A one-way ANOVA revealed a significant main effect of treatment on test scores, F(2, 147) = 8.45, p < .001, η²_p = .10. Post hoc comparisons using Tukey's HSD indicated that Condition A (M = 78.2, SD = 7.3) differed significantly from Condition B (M = 71.5, SD = 8.1, p = .002).

Pearson Correlation:

There was a significant positive correlation between study hours and exam scores, r(98) = .45, p < .001, 95% CI [.28, .59].

Multiple Regression:

Multiple regression was conducted with exam scores as the outcome. The model was significant, F(3, 146) = 45.2, p < .001, R² = .48. Study hours (β = .35, p < .001) and prior GPA (β = .28, p < .001) were significant predictors.

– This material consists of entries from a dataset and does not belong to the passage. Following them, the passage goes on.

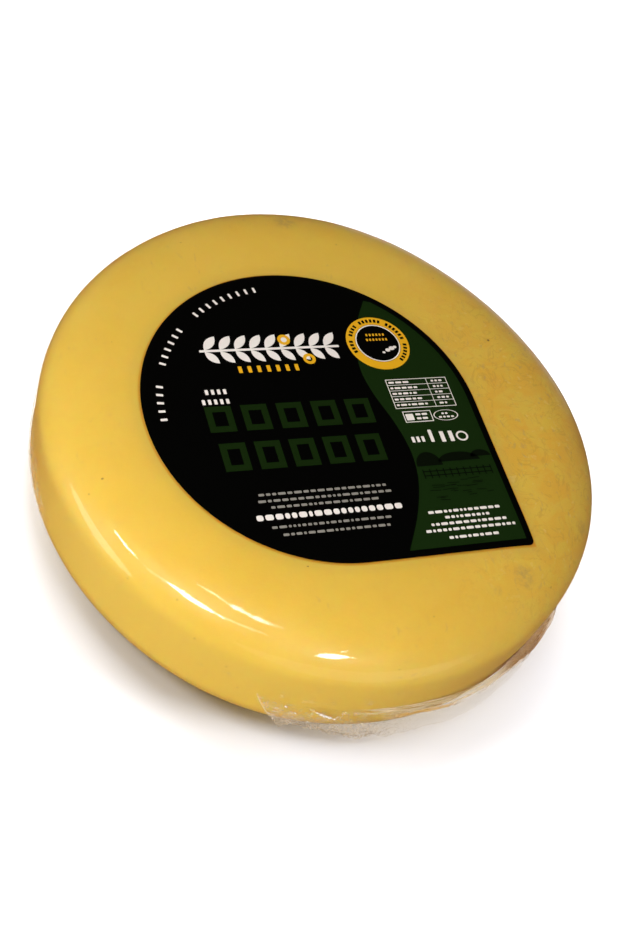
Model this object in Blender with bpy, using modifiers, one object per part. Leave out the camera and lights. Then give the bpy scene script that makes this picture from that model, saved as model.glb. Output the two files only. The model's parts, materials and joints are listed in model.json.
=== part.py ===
"""A whole wheel of kashar cheese, sealed in clear film, with a drop-shaped label on its top.

Metres, +Z up. The origin is on the wheel's axis at its base, and +X is the way the label reads.
"""

import math

import bmesh
import bpy
from mathutils import Vector

# The wheel: a low turned form with soft shoulders, as it comes out of a round mould
WHEEL_RADIUS = 0.081
WHEEL_HEIGHT = 0.0478
SHOULDER_WIDTH = 0.0219
SHOULDER_DROP = 0.0186
SHOULDER_POWER = 2.42
FOOT_WIDTH = 0.0178
FOOT_RISE = 0.0146
FOOT_POWER = 2.19
WHEEL_SEGMENTS = 96
SHOULDER_STEPS = 10
FOOT_STEPS = 9

# How far the wheel is out of round: lobes round the rim, their height, and the way one points
LOBES = (
    (2, 0.00115, math.radians(-50)),
    (3, 0.00040, math.radians(-29)),
    (4, 0.00048, math.radians(-15)),
)

# The label: a circle whose lower right quarter is squared off to a corner
LABEL_RADIUS = 0.04915
LABEL_CENTRE = Vector((-0.0077, -0.0029))
LABEL_CORNER_RADIUS = 0.0015
LABEL_THICKNESS = 0.0003
LABEL_GAP = 0.0003
LABEL_ARC_STEPS = 60
LABEL_RINGS = (0.25, 0.5, 0.7, 0.84, 0.93, 1.0)

# The film's sealed end: a loose, pleated skirt round the near side of the foot. Its upper edge is
# where the film leaves the wheel, and its lower edge starts further round, which makes the ear.
SEAL_THICKNESS = 0.0004
SEAL_CLEARANCE = 0.0005
SEAL_UPPER_START = math.radians(-121)
SEAL_LOWER_START = math.radians(-110)
SEAL_END = math.radians(-34)
SEAL_TOP = 0.0205
SEAL_BOTTOM = 0.0016
SEAL_COLUMNS = 72
SEAL_ROWS = 9
SEAL_STAND_OFF = 0.0046
SEAL_PLEAT = 0.0008
EAR_SHARE = 0.055
EAR_TUCK = 0.0020
NOTCH_TUCK = 0.0040
NOTCH_RISE = 0.0026

SMALLEST_MERGE = 0.00001


def clear_scene():
    for thing in list(bpy.data.objects):
        bpy.data.objects.remove(thing, do_unlink=True)


def new_collection(name):
    collection = bpy.data.collections.new(name)
    bpy.context.scene.collection.children.link(collection)
    return collection


def new_object(name, mesh, material, collection):
    made = bpy.data.objects.new(name, mesh)
    mesh.materials.append(material)
    collection.objects.link(made)
    return made


def principled(name, colour, roughness, metallic=0.0, alpha=1.0, coat=0.0):
    material = bpy.data.materials.new(name)
    material.use_nodes = True
    shader = material.node_tree.nodes["Principled BSDF"]
    shader.inputs["Base Color"].default_value = (*colour, 1.0)
    shader.inputs["Roughness"].default_value = roughness
    shader.inputs["Metallic"].default_value = metallic
    shader.inputs["Alpha"].default_value = alpha
    shader.inputs["Coat Weight"].default_value = coat
    return material


def out_of_round(angle):
    """How much wider or narrower the wheel is in this direction, as a factor."""
    lobes = sum(height * math.cos(count * (angle - way)) for count, height, way in LOBES)
    return 1 + lobes / WHEEL_RADIUS


def rounding(share, power):
    """A superellipse's height, 1 to 0, at this share of its width."""
    return (1 - min(max(share, 0.0), 1.0) ** power) ** (1 / power)


def top_height(x, y):
    """The height of the wheel's upper side over a point of its plan."""
    turned = math.hypot(x, y) / out_of_round(math.atan2(y, x))
    share = (turned - WHEEL_RADIUS + SHOULDER_WIDTH) / SHOULDER_WIDTH
    return WHEEL_HEIGHT - SHOULDER_DROP + SHOULDER_DROP * rounding(share, SHOULDER_POWER)


def side_radius(z, angle):
    """The wheel's radius at a height on its lower half."""
    share = (FOOT_RISE - z) / FOOT_RISE
    turned = WHEEL_RADIUS - FOOT_WIDTH + FOOT_WIDTH * rounding(share, FOOT_POWER)
    return turned * out_of_round(angle)


def wheel_profile():
    """Half of the wheel's section, from the middle of its top down to the middle of its base."""
    points = [(0.0, WHEEL_HEIGHT)]
    for step in range(SHOULDER_STEPS + 1):
        turn = 0.5 * math.pi * (1 - step / SHOULDER_STEPS)
        across = math.cos(turn) ** (2 / SHOULDER_POWER)
        up = math.sin(turn) ** (2 / SHOULDER_POWER)
        points.append(
            (
                WHEEL_RADIUS - SHOULDER_WIDTH + SHOULDER_WIDTH * across,
                WHEEL_HEIGHT - SHOULDER_DROP + SHOULDER_DROP * up,
            )
        )
    for step in range(FOOT_STEPS + 1):
        turn = 0.5 * math.pi * step / FOOT_STEPS
        across = math.cos(turn) ** (2 / FOOT_POWER)
        down = math.sin(turn) ** (2 / FOOT_POWER)
        points.append(
            (
                WHEEL_RADIUS - FOOT_WIDTH + FOOT_WIDTH * across,
                FOOT_RISE - FOOT_RISE * down,
            )
        )
    points.append((0.0, 0.0))
    return points


def make_wheel(collection):
    mesh = bpy.data.meshes.new("cheese_wheel")
    points = wheel_profile()
    edges = [(index, index + 1) for index in range(len(points) - 1)]
    mesh.from_pydata([(x, 0.0, z) for x, z in points], edges, [])
    cheese = principled("cheese", (0.83, 0.53, 0.085), 0.35, coat=0.6)
    wheel = new_object("cheese_wheel", mesh, cheese, collection)

    screw = wheel.modifiers.new("turn", "SCREW")
    screw.axis = "Z"
    screw.angle = 2 * math.pi
    screw.steps = WHEEL_SEGMENTS
    screw.render_steps = WHEEL_SEGMENTS
    screw.use_merge_vertices = True
    screw.merge_threshold = SMALLEST_MERGE
    screw.use_smooth_shade = True

    # The turned form becomes a mesh, so that its plan can leave the true circle.
    graph = bpy.context.evaluated_depsgraph_get()
    turned = bpy.data.meshes.new_from_object(wheel.evaluated_get(graph))
    wheel.modifiers.clear()
    wheel.data = turned
    turned.name = "cheese_wheel"
    for vertex in turned.vertices:
        scale = out_of_round(math.atan2(vertex.co.y, vertex.co.x))
        vertex.co.x *= scale
        vertex.co.y *= scale
    return wheel


def label_outline():
    """The drop's edge round its own circle's centre, anticlockwise."""
    points = []
    for step in range(LABEL_ARC_STEPS + 1):
        turn = 1.5 * math.pi * step / LABEL_ARC_STEPS
        points.append(Vector((math.cos(turn), math.sin(turn))) * LABEL_RADIUS)
    inner = LABEL_RADIUS - LABEL_CORNER_RADIUS
    for share in (0.35, 0.7):
        points.append(Vector((inner * share, -LABEL_RADIUS)))
    for step in range(5):
        turn = 0.5 * math.pi * (step / 4 - 1)
        corner = Vector((math.cos(turn), math.sin(turn))) * LABEL_CORNER_RADIUS
        points.append(Vector((inner, -inner)) + corner)
    for share in (0.7, 0.35):
        points.append(Vector((LABEL_RADIUS, -inner * share)))
    return points


def make_label(collection):
    """A thin sheet that lies on the wheel's top and bends with it towards the shoulder."""
    outline = label_outline()
    shape = bmesh.new()

    def lay(point):
        x, y = LABEL_CENTRE + point
        return shape.verts.new((x, y, top_height(x, y) + LABEL_GAP))

    middle = lay(Vector((0.0, 0.0)))
    inside = None
    for ring in LABEL_RINGS:
        verts = [lay(point * ring) for point in outline]
        count = len(verts)
        for index in range(count):
            after = (index + 1) % count
            if inside is None:
                shape.faces.new((middle, verts[index], verts[after]))
            else:
                shape.faces.new((inside[index], verts[index], verts[after], inside[after]))
        inside = verts
    mesh = bpy.data.meshes.new("label")
    shape.to_mesh(mesh)
    shape.free()

    print_black = principled("label", (0.004, 0.005, 0.004), 0.3)
    label = new_object("label", mesh, print_black, collection)
    solidify = label.modifiers.new("thickness", "SOLIDIFY")
    solidify.thickness = LABEL_THICKNESS
    solidify.offset = 1.0
    return label


def bell(share, middle, width):
    return math.exp(-(((share - middle) / width) ** 2))


def seal_stand_off(share):
    """How far the skirt's lower edge stands outside the wheel's widest line, along its length."""
    pocket = SEAL_STAND_OFF * bell(share, 0.78, 0.24)
    skirt = 0.0012 * bell(share, 0.24, 0.13)
    ear = EAR_TUCK * (1 - min(share / EAR_SHARE, 1.0))
    notch = NOTCH_TUCK * bell(share, 0.1, 0.04)
    return pocket + skirt - ear - notch


def seal_bottom(share):
    """The height of the skirt's lower edge: up at the notch behind the ear, and at its far end."""
    notch = NOTCH_RISE * bell(share, 0.1, 0.04)
    rise = 0.0075 * max(share - 0.62, 0.0) / 0.38
    ripple = 0.0003 * (1 + math.sin(41 * share))
    return SEAL_BOTTOM + notch + rise + ripple


def seal_point(along, down):
    """A point of the skirt: along it from the ear, 0 to 1, and down it, 0 to 1."""
    start = SEAL_UPPER_START + (SEAL_LOWER_START - SEAL_UPPER_START) * down
    angle = start + (SEAL_END - start) * along
    z = SEAL_TOP + (seal_bottom(along) - SEAL_TOP) * down
    pleats = math.sin(46 * along + 3 * math.sin(9 * along) + 3 * down) + 0.5 * math.sin(71 * along)
    fade = math.sin(math.pi * min(max(along, 0.0), 1.0)) ** 0.5
    hang = WHEEL_RADIUS * out_of_round(angle)
    hang += seal_stand_off(along) * down**0.8 + SEAL_PLEAT * pleats * down * fade
    radius = max(hang, side_radius(z, angle) + SEAL_CLEARANCE)
    return Vector((radius * math.cos(angle), radius * math.sin(angle), z))


def make_film_seal(collection):
    shape = bmesh.new()
    rows = []
    for row in range(SEAL_ROWS):
        down = row / (SEAL_ROWS - 1)
        points = (seal_point(column / SEAL_COLUMNS, down) for column in range(SEAL_COLUMNS + 1))
        rows.append([shape.verts.new(point) for point in points])
    for upper, lower in zip(rows, rows[1:]):
        for column in range(SEAL_COLUMNS):
            shape.faces.new((upper[column], lower[column], lower[column + 1], upper[column + 1]))
    mesh = bpy.data.meshes.new("film_seal")
    shape.to_mesh(mesh)
    shape.free()

    film = principled("film", (0.86, 0.84, 0.80), 0.15, alpha=0.4)
    seal = new_object("film_seal", mesh, film, collection)
    solidify = seal.modifiers.new("thickness", "SOLIDIFY")
    solidify.thickness = SEAL_THICKNESS
    solidify.offset = 1.0
    return seal


def main():
    clear_scene()
    cheese = new_collection("kashar_cheese")
    make_wheel(cheese)
    make_label(cheese)
    make_film_seal(cheese)


main()
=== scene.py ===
import json
import math
from functools import partialmethod

import bmesh
import bpy
import numpy as np
from mathutils import Matrix, Vector

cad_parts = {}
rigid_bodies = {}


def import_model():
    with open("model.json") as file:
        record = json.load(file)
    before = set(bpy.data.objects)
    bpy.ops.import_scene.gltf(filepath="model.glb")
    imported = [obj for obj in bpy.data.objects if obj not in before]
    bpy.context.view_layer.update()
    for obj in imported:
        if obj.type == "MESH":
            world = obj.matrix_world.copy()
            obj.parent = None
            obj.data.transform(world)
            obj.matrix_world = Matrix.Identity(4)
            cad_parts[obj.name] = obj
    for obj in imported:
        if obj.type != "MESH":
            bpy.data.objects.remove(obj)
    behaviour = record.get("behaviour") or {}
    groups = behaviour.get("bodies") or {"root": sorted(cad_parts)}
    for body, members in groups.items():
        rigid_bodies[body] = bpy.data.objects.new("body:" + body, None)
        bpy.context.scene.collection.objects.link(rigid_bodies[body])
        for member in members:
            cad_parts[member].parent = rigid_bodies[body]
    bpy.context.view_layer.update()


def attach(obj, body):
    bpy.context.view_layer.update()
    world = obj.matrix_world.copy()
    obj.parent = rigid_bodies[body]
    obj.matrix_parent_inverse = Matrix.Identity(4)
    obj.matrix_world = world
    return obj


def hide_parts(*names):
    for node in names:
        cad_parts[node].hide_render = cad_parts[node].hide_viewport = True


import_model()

# A whole wheel of kashar cheese in clear shrink film, with a drop-shaped label.
# Metres, +Z up, +X the way the label reads, as in the CAD.

MM = 0.001

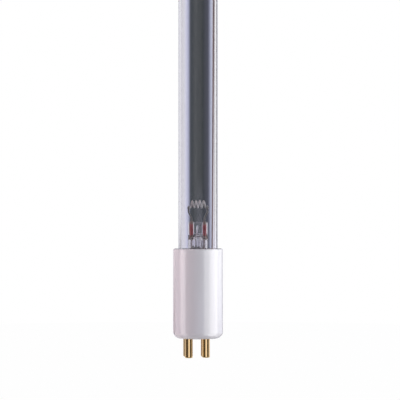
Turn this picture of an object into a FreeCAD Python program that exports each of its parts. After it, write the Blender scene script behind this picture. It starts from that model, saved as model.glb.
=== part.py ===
# Germicidal discharge lamp tube with a four-pin base at one end, in millimetres.
# The lamp's axis is Z. The end face of the base cap lies at z = 0, the contact
# pins point down from it, and the glass tube runs up to the plain far cap.
import FreeCAD, Part
import os
from math import acos, atan2, cos, degrees, pi, radians, sin, sqrt, tan

# Lamp body
body_length = 212.0            # end face of the base cap to the end face of the far cap

# Glass tube
tube_outer_r = 7.5
tube_wall = 1.0
shoulder_inner_round = 1.0     # inside rounding where each tube end turns in to its neck

# Caps
cap_wall = 1.3
cement_gap = 0.7               # radial room between the tube and the cap's bore
base_cap_length = 34.2
base_cap_floor = 6.0
far_cap_length = 20.0
far_cap_floor = 2.0
cap_end_round = 2.6
cap_mouth_round = 0.5
tube_depth_in_base = 18.0
tube_depth_in_far_cap = 14.0
cement_recess = 1.0            # cement's face below the cap's mouth
cement_length = 13.5
far_cement_length = 9.5

# Contact pins
pin_r = 1.5
pin_reach = 7.25               # below the cap's end face
pin_tip_round = 0.8
pin_shank_r = 1.7              # inside the cap's floor
pin_hole_clearance = 0.05
pin_bore_r = 0.7
pin_tip_wall = 1.6             # solid brass left under the blind bore
pin_dimple_r = 0.6
pin_dimple_depth = 0.25
collar_r = 2.0
collar_height = 1.0
collar_wall_gap = 0.45         # from the wide row's collars to the cap's bore
narrow_row_inset = 1.9         # how much nearer to the axis the other two pins stand
wide_row_angle = 132.0         # degrees from +X to each side
narrow_row_angle = 43.0
pattern_turn = 4.5             # degrees that the pin pattern is turned about the axis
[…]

Integration with RA Workflow

During PLANNING Phase

• Help determine appropriate sample sizes with power analysis

• Suggest statistical approaches for research design

During ANALYSIS Phase

• Run assumption checks on collected data

• Perform planned statistical analyses

• Generate effect sizes and confidence intervals

During WRITING Phase

• Format results for methods and results sections

• Generate APA-formatted statistical reports

• Connect to /write_methods and /write_results skills

Essential Reporting Elements

Always include:

• Descriptive statistics: M, SD, n for all groups

• Test statistics: Name, statistic value, df, exact p-value

• Effect sizes: With confidence intervals when possible

• Assumption checks: What was tested, results, any corrections

• All planned analyses: Including non-significant findings